Por último, el riverboquismo político de suma cero con el que lidiamos a diario nos entretiene adictivamente en medio de la agonía. Como a un individuo sentado frente a un tragamonedas.

Ese riverboquismo es nuestro simulacro de discusión profunda, de estar supuestamente debatiendo dos visiones de país. Pero lo que esa puesta en escena realmente revela es un miedo generalizado al cambio. Demuestra que los incentivos para el cambio no son tan fuertes como creemos porque cada sector ha logrado arrancarle al Estado algo que defenderá con uñas y dientes: subsidios de todos los colores, exenciones impositivas, empleo público, dólar diferencial, monopolios por regulación, inmuebles estatales, contratos para proveerlo, planes sociales, etcétera.

Así, llegamos al núcleo del problema: la Argentina no será forzada por sus Fuerzas Armadas a cambiar como lo fueron España o Chile. La Argentina tiene que querer cambiar.

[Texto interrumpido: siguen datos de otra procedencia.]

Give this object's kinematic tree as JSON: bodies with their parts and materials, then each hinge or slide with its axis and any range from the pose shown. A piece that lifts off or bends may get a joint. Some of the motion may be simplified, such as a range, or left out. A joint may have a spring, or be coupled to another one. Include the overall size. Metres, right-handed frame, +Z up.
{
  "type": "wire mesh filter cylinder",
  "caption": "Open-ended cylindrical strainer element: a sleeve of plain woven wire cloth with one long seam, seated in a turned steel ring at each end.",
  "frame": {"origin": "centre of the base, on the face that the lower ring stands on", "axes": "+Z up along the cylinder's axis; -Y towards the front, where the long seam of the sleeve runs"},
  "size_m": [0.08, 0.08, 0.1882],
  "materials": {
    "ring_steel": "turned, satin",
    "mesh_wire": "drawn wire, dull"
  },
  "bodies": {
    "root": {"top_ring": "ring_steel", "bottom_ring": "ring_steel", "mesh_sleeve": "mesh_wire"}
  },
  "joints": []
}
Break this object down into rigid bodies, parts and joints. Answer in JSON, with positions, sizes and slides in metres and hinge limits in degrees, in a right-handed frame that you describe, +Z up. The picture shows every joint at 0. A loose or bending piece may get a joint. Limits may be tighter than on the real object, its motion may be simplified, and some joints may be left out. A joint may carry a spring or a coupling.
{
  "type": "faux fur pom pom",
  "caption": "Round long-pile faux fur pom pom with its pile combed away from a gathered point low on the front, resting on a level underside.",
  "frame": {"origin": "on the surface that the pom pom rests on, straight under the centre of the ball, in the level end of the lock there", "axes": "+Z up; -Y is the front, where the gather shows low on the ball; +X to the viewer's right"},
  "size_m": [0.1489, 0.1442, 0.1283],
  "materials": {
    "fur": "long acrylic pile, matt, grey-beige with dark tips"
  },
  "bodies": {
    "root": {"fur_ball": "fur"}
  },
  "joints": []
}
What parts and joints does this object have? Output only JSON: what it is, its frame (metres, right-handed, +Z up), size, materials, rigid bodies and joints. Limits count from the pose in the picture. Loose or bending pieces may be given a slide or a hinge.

Y, para cambiar, cada sector tiene que estar convencido de que cede en aras de un proyecto que lo supera, de un proyecto que, después de sus duros sacrificios, nos ubica a todos varios escalones más arriba.

Para cambiar, la ciudadanía también debe estar convencida de cerrarle para siempre la puerta a los intentos de reelección indefinida o de sucesión intercalada de nuestra clase política.

Entonces, el único camino que nos queda no es engañar como nos sugeriría el gurú ecuatoriano, sino convencer. Convencer en medio del adictivo riverboquismo político, convencer en medio de incentivos que juegan en contra del desarrollo, convencer sin conocer todavía el origen de nuestra inestabilidad.

Ese es el largo camino que debemos transitar quienes realmente queremos transformar la Argentina.